The second and related “ahha” was that we had to break the city down to neighborhoods as the unit of change. We had to build a model that was scalable (or replicable) neighborhood by neighborhood – one which did not try to tackle all of urban LA at once.
So we enlisted consultants to help us pick an initial site and replication partners like USC and others to help us think through how this model would replicate neighborhood by neighborhood.
Third, we realized we could not do it alone. We knew we had to gain a formidable list of partners. So we built a formidable group of public and private sector partners – 100 strong.
Fourth we knew the plan had to be metricsdriven and take place over an extended period of time. In other words, we needed to establish up front that we could not turn a neighborhood around overnight. We established tangible goals – like taking violent crime down by 50% over five years – and linked them to a concrete plan to get us there.
Four keys:
- Look at the problem holistically.
- Use neighborhoods, not cities, as the unit of change.
- Lead with a member of the community and partner with others with core.
- Create a metricsdriven plan over a long term (5 year) planning horizon.
The results:
- After only the first year, crime was down more than 30%
- The local high school is now undergoing massive reform.
- New job training and employment efforts have been launched, along with exciting
health initiatives with local hospitals and universities. - Block clubs have been reenergized and a new sense of pride is sweeping the
community. - And we raised about $14 Million in project cash support in the first year.
So what does all this have to do with the housing crisis? Well, housing crises do not occur in a vacuum. And pressures for policy change come optimally from coordinated and well informed bodies of affected persons. Nothing is more powerful and more likely to pressure policymakers for change than highly educated stakeholders. Nothing is more apt to address the housing crisis than a shift to the underlying economics of a community.

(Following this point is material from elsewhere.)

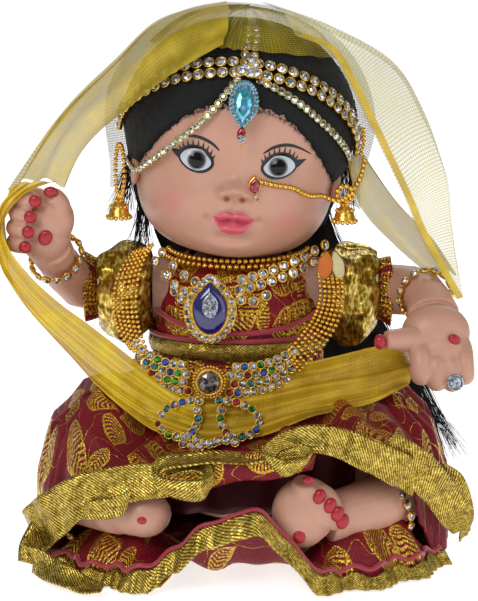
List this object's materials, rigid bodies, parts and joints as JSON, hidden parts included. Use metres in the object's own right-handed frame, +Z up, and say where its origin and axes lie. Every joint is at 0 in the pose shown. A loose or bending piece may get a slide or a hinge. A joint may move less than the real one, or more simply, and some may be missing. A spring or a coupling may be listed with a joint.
{
  "type": "jointed doll in bridal dress",
  "caption": "Seated jointed vinyl doll in crimson and gold bridal dress, with a yellow net veil, stone-set jewellery, turning head, arms and legs.",
  "frame": {"origin": "on the floor under the neck axis, on the underside of the skirt", "axes": "+Z up, the doll faces -Y, its left hand is on +X"},
  "size_m": [0.1697, 0.1508, 0.1902],
  "materials": {
    "vinyl": "soft moulded doll vinyl with a satin skin and painted details",
    "brocade": "crimson satin brocade with woven gold motifs",
    "gold_tissue": "woven gold tissue with crimson ground showing",
    "gold_lace": "woven metallic gold lace ribbon",
    "veil_net": "fine yellow net with metallic thread",
    "hair": "loose black synthetic hair",
    "felt": "matte black felt with a fuzzy edge",
    "eye": "glossy acrylic dome, printed iris",
    "gilt": "gilt pressed metal with clear cut stones",
    "silver_setting": "silver-plated setting",
    "crystal": "foil-backed iridescent acrylic stone",
    "red_stone": "faceted dark red acrylic stone",
    "blue_enamel": "deep blue polished enamel",
    "smoky_stone": "smoky grey cabochon in a gilt bezel",
    "end_tab": "orange enamelled leaf-shaped tab"
  },
  "bodies": {
    "torso": {"torso_shell": "vinyl", "bodice": "brocade", "bodice_lace_band": "gold_lace", "skirt_waistband": "brocade", "skirt_panel_front": "brocade", "skirt_panel_left": "brocade", "skirt_panel_back": "brocade", "skirt_panel_right": "brocade", "skirt_base_panel": "brocade", "skirt_ribbon_top": "gold_lace", "skirt_ribbon_floor": "gold_lace", "ribbon_tail": "gold_lace", "collar_beads": "gilt", "choker": "gilt", "necklace_strap_right": "gilt", "necklace_strap_left": "gilt", "necklace_band": "gilt", "necklace_end_tabs": "end_tab", "veil_back": "veil_net", "veil_fall_right": "veil_net", "veil_fall_left": "veil_net", "veil_band_right": "veil_net", "veil_band_left": "veil_net", "hair_fall": "hair"},
    "head": {"head_shell": "vinyl", "eye_right": "eye", "eye_left": "eye", "wig_cap": "felt", "veil_crown": "veil_net", "head_chain": "gilt", "parting_chain": "gilt", "brow_chain_right": "gilt", "brow_chain_left": "gilt", "nose_stud": "red_stone", "nose_chain": "gilt", "ear_loops_right": "gilt", "ear_loops_left": "gilt"},
    "tikka": {"tikka_frame": "silver_setting", "tikka_stone": "crystal", "tikka_drop": "red_stone"},
    "earring_right": {"jhumka_right": "gilt"},
    "earring_left": {"jhumka_left": "gilt"},
    "choker_pendant": {"choker_pendant_frame": "gilt", "choker_pendant_stone": "blue_enamel"},
    "necklace_pendant": {"pendant_centre_stone": "smoky_stone", "pendant_lobes": "gilt"},
    "arm_right": {"arm_right": "vinyl", "sleeve_right": "gold_tissue", "sleeve_cuff_right": "brocade"},
    "arm_left": {"arm_left": "vinyl", "sleeve_left": "gold_tissue", "sleeve_cuff_left": "brocade", "finger_ring": "silver_setting"},
    "bracelet_right": {"bracelet_right": "gilt"},
    "bracelet_left": {"bracelet_left": "gilt"},
    "leg_right": {"leg_right": "vinyl"},
    "leg_left": {"leg_left": "vinyl"},
    "anklet_right": {"anklet_right": "gilt"},
    "anklet_left": {"anklet_left": "gilt"}
  },
  "joints": [
    {"name": "neck_turn", "type": "hinge", "parent": "torso", "child": "head", "pos_m": [0, 0, 0.101], "axis": [0, 0, 1], "range_deg": [-20, 20]},
    {"name": "shoulder_right", "type": "hinge", "parent": "torso", "child": "arm_right", "pos_m": [-0.031, -0.003, 0.089], "axis": [1, 0, 0], "range_deg": [-15, 6]},
    {"name": "shoulder_left", "type": "hinge", "parent": "torso", "child": "arm_left", "pos_m": [0.031, -0.003, 0.089], "axis": [1, 0, 0], "range_deg": [-30, 2]},
    {"name": "hip_right", "type": "hinge", "parent": "torso", "child": "leg_right", "pos_m": [-0.027, -0.003, 0.025], "axis": [1, 0, 0], "range_deg": [-1, 5]},
    {"name": "hip_left", "type": "hinge", "parent": "torso", "child": "leg_left", "pos_m": [0.027, -0.003, 0.025], "axis": [1, 0, 0], "range_deg": [-1, 5]},
    {"name": "tikka_swing", "type": "hinge", "parent": "head", "child": "tikka", "pos_m": [0.00404, -0.04066, 0.16892], "axis": [0.9962, 0, -0.0872], "range_deg": [-35, 0]},
    {"name": "earring_right_swing", "type": "hinge", "parent": "head", "child": "earring_right", "pos_m": [-0.04358, -0.01527, 0.13625], "axis": [1, 0, 0], "range_deg": [-25, 25]},
    {"name": "earring_left_swing", "type": "hinge", "parent": "head", "child": "earring_left", "pos_m": [0.04206, -0.01527, 0.12876], "axis": [1, 0, 0], "range_deg": [-25, 25]},
    {"name": "choker_pendant_swing", "type": "hinge", "parent": "torso", "child": "choker_pendant", "pos_m": [-0.01, -0.0346, 0.1], "axis": [1, 0, 0], "range_deg": [-25, 0]},
    {"name": "necklace_pendant_swing", "type": "hinge", "parent": "torso", "child": "necklace_pendant", "pos_m": [-0.01, -0.0465, 0.0695], "axis": [1, 0, 0], "range_deg": [-20, 0]},
    {"name": "bracelet_right_turn", "type": "hinge", "parent": "arm_right", "child": "bracelet_right", "pos_m": [-0.065, -0.0195, 0.1035], "axis": [-0.2722, -0.6804, 0.6804], "continuous": true},
    {"name": "bracelet_left_turn", "type": "hinge", "parent": "arm_left", "child": "bracelet_left", "pos_m": [0.067, -0.0235, 0.09075], "axis": [0.2141, -0.9635, -0.1606], "continuous": true},
    {"name": "anklet_right_turn", "type": "hinge", "parent": "leg_right", "child": "anklet_right", "pos_m": [-0.0518, -0.056, 0.021], "axis": [0.5659, -0.8085, -0.1617], "continuous": true},
    {"name": "anklet_left_turn", "type": "hinge", "parent": "leg_left", "child": "anklet_left", "pos_m": [0.0513, -0.0545, 0.0205], "axis": [-0.6447, -0.7252, -0.2417], "continuous": true}
  ]
}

I submit that there is no strategy for long term homeownership that can be successful without a joint effort to help provide jobs and training for low income residents. No successful strategy that fails to recognize the staggering economic impact of chronic illness, or health care costs. A comprehensive plan must push preventative medicine with medical providers, and help to provide low cost health care options for urban populations. And it must also recognize and address the staggering impact of violent crime. All this is mandatory, not optional to reverse the housing decline.
And this is precisely what we are building in Park Mesa Heights.
There is a crisis we are now facing as a nation – our middle class is eroding right before our very eyes. Gains of earlier decades are being reversed – disproportionately so in our inner city communities. Today, subprime lending makes up 13% of the total lending market, but accounts for 60% of the foreclosures, according the Mortgage Bankers Association.
Discriminatory practices clearly still exist, and they certainly must be legislatively addressed. But it’s also time for some new thinking. One answer may well be the rigorous pursuit holistic approaches neighborhood by neighborhood all across this great nation.
Thank you for the opportunity to speak before you today.